The film was banned for its portrayal of crime at a time when Singapore was aggressively ‘cleaning up’. After a disaster like that, most people would bow out, but Tony found himself “bitten by the passion”. His second film, a comedy about fisherman-out-of-water called Two Nuts, didn’t change the tide of decline in Singapore’s film industry in the late 70s, and his production company Impact, turned to commercials, documentaries and government campaign films (such as ‘Stop At Two’, intended to curb overpopulation). During this period, Tony joined the crew of Peter Bogdanovich’s infamous Saint Jack, the Hollywood film secretly shot in Singapore, and also took acting roles, including a part in the Australian mini- series Tanamera: Lion of Singapore, but the “impossible dream” hadn’t disappeared.

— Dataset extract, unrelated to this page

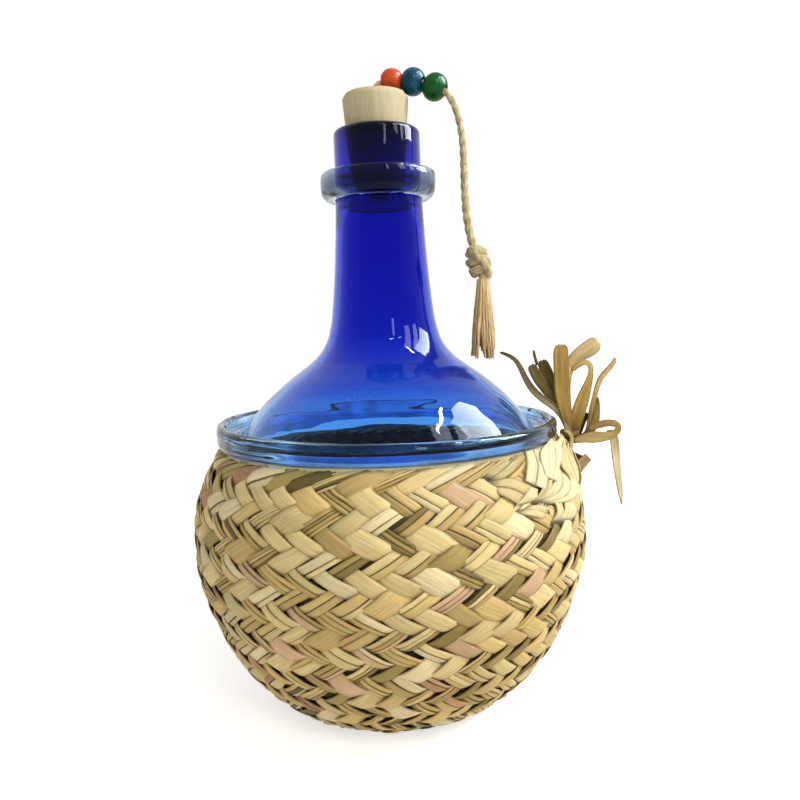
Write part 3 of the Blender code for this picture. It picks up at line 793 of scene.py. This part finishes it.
# %% Lay one strap of one to four leaflets
def add_strap(shape, family, strap, chance):
    kind = chance.choices(strap_kinds, [kind[0] for kind in strap_kinds])[0]
    leaflet_odds, widths, raised, tone_odds = kind[1:]
    leaflets = chance.choices([1, 2, 3, 4], leaflet_odds)[0]
    cuts = sorted(chance.uniform(0.25, 0.75) if leaflets == 2 else
                  (k + chance.uniform(-0.15, 0.15)) / leaflets for k in range(1, leaflets))
    cuts = [0.0, *cuts, 1.0]
    strap_tone = chance.choices(leaf_tones, tone_odds)[0]
    half = chance.uniform(*widths)
    tilt = chance.uniform(0.18, 0.45) * mm * family
    crown = chance.uniform(0.12, 0.30) * mm
    inner = 0.5 * crown / leaflets ** 0.5
    columns = 4 if leaflets == 1 else 3 if leaflets == 2 else 2
    gap = 0.02 if leaflets > 1 else 0.0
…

“Once you start on one film, it somehow leads onto another”, Tony says, and he kept toying with various ideas, inadvertently kick-starting the ‘revival’ of Singapore’s film industry with Medium Rare in 1991. Supposed to be a documentary-style account of the Tao Payoh murderer Adrian Lim, it drifted radically from this concept and is now largely seen as a terrible, albeit historically significant, flop. “Medium Rare could never be well done”, laughs Tony (he has a pun like this for all his films), who says he walked off the set on the first day of shooting and never returned. It did pave the way for more successful local films by directors
like Eric Khoo and Jack Neo, and that in turn gave Tony the chance to produce Tiger’s Whip, a comedy about an American looking for the titular Viagra-substitute that was intended as “spiritual film”, but ended up being “whipped pillar to post.” The lead actor, an American, was “a zombie, but very good-looking”, and the film also flopped.
“I had one more joust at the windmill,” says Tony of his virtually forgotten 2001 Malaysian action-comedy The Deadly Disciple, but he’s still going strong. After our interview he’s driving to town to “meet a friend who has an idea for a film”, and he has drawers full of screenplays, everything from knockabout comedies, to horror flicks and his period epic Little Red Star, about The Long March in China. If you meet Tony for even a short while, he’s likely to suggest you read one of them.
“I never made any good films,” Tony muses, by which he means that they didn’t make any money. For a moment he seems to regret his life-long involvement in an industry that wasn’t always kind to him but has certainly been interesting, “What else can I do? There’s no place to go”. Then he’s enthusiastically discussing some other new projects. As he says of that his much cherished Long March film idea – “It’s just a dream.”